Nelson Rolihlahla Mandela, the icon of the South African anti Apartheid movement, father of the Black South African nation, and inspiration for revolutionaries worldwide, died yesterday at the age of 95; his legacy will never be forgotten, his failures are often overlooked, and the hypocrisy of Western leaders in fake mourning whilst instigating wars in Africa and continuing the legacy of economic colonialism was sickening to the stomach.
The crocodile tears of Western leaders
When the world’s media announced that Nelson Mandela had passed away at his family home at the age of 95, the tributes that poured in from leaders all over the world reminded me of the Italian mafia films, where a deceased elder’s funeral is presided over by men who plotted to kill him whilst he was alive.
It was sickening to hear UK Prime Minister David Cameron mention:
“A great light has gone out in the world. Nelson Mandela was a towering figure in our time; a legend in life and now in death – a true global hero.
… Meeting him was one of the great honours of my life.” (Nelson Mandela: Obama, Clinton, Cameron, Blair – Tributes of Shameful Hypocrisy, By Felicity Arbuthnot: Global Research: December 6, 2013)
This is the same Cameron as a young Conservative who in 1989, went to Apartheid South Africa funded by a firm that was against the sanctions to bring down the Apartheid regime.
According to Former Cabinet Minister Peter Hain:
“This is the real Conservative Party … his colleagues who used to wear ‘Hang Nelson Mandela’ badges at university are now sitting on the benches around him. Their leader at the time Margaret Thatcher described Mandela as a terrorist.”
Then we had former UK Prime Minister and war criminal, Tony Blair, who said:
“Through his leadership, he guided the world into a new era of politics in which black and white, developing and developed, north and south … stood for the first time together on equal terms.”

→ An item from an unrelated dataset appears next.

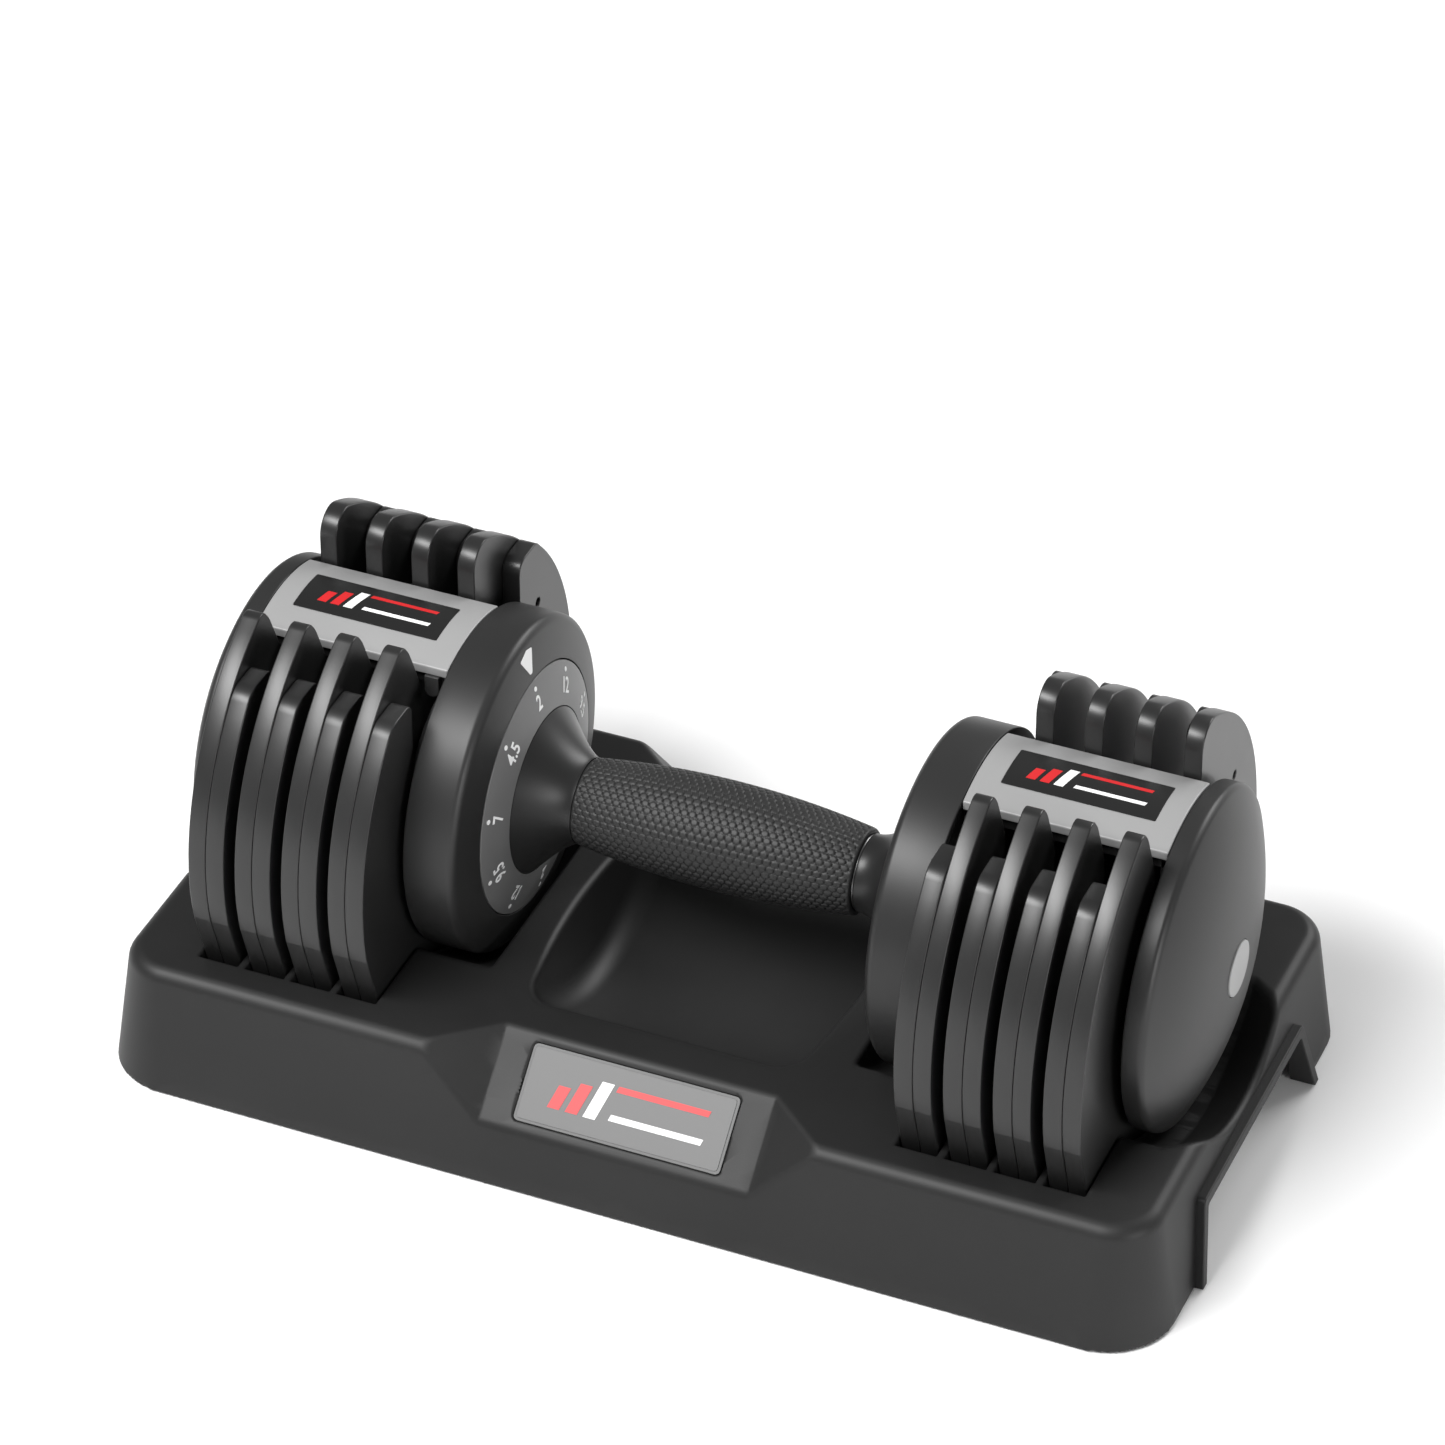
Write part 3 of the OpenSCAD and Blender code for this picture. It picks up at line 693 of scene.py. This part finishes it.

“Through his dignity, grace and the quality of his forgiveness, he made racism everywhere not just immoral but stupid; something not only to be disagreed with, but to be despised. In its place he put the inalienable right of all humankind to be free and to be equal.”
The same Blair who according to Hain was chastised by an angry Mandela when he took Britain into war over Iraq in 2003. Hain said that Mandela felt “betrayed” by Blair.
We had US President Barack Obama getting his two pennies worth in. The same Obama who approved the recolonisation of Africa for its resources through the military strategy AFRICOM. (Read The empire strikes back: America plan Africa re-colonisation)
According to Charlie Kimber (Nelson Mandela 1918-2013: Socialist Worker: 5 December, 2013), the US kept Mandela “on a terrorist list, banning his from travel to the US—until 2008.”
It was sickening listening to war criminals, warmongers and murderers commenting on a man who only turned to violence because he was dealing with a violent dictatorship.
Mandela’s Legacy and failures
The legacy that Mandela leaves behind is immense. He spent 27 years in prison before he was released. The fact that he survived his ordeal is a testament to the strength of his character. A strength that has inspired many people fighting against oppression all over the world.
Yet despite his many strengths, it is his weaknesses that is rarely explored or spoken of, perhaps because many felt it would be disrespectful to a man who gave his life for change and freedom for his people.
Yet, it is these weaknesses that are rarely spoken about that account for the continuing economic and social disparities between black South Africans and white South Africans today.
Mandela courted big business which is why when he was released and became South Africa’s first Black President, the white corporate world cheered, because much of the economic infrastructure which kept the minority white South Africans in power was still intact. The main changes, would be a new small black South African elite, and the majority of black South Africans poor and still destitute; and of course the historic right for black South Africans to vote. Yet Mandela accepted a disastrous International Monetary Fund plan, which basically handed over the resources of the country and the services to private companies.
Mandela was the leader of a political party which was suppose to nationalise the country’s main resources, but on his leadership in 1994 until 1999, this never happened. These failures are significant because in the words of Kimber:
“…today South Africa is the second most unequal country in the world. Two thirds of people live below the poverty line.”
“Unemployment is officially at 25 percent, but is probably really almost double that. And the strikes and township risings have returned.”
From this perspective the struggle continued for black South Africans to have freedom over their economic future.
Yet Mandela’s legacy is numerous. One only has to listen to the people in South Africa who was inspired by him. A generation who was born with the right to vote. His influence over the future of South Africa is beyond measure; but it is his endurance and strength that we should draw from to overcome the enemies of peace and human cooperation. The very enemies who spoke favourably of him and will no doubt be at his funeral with false tears and grief to milk off his greatness.
Nelson Rolihlahla Mandela. May he rest peacefully.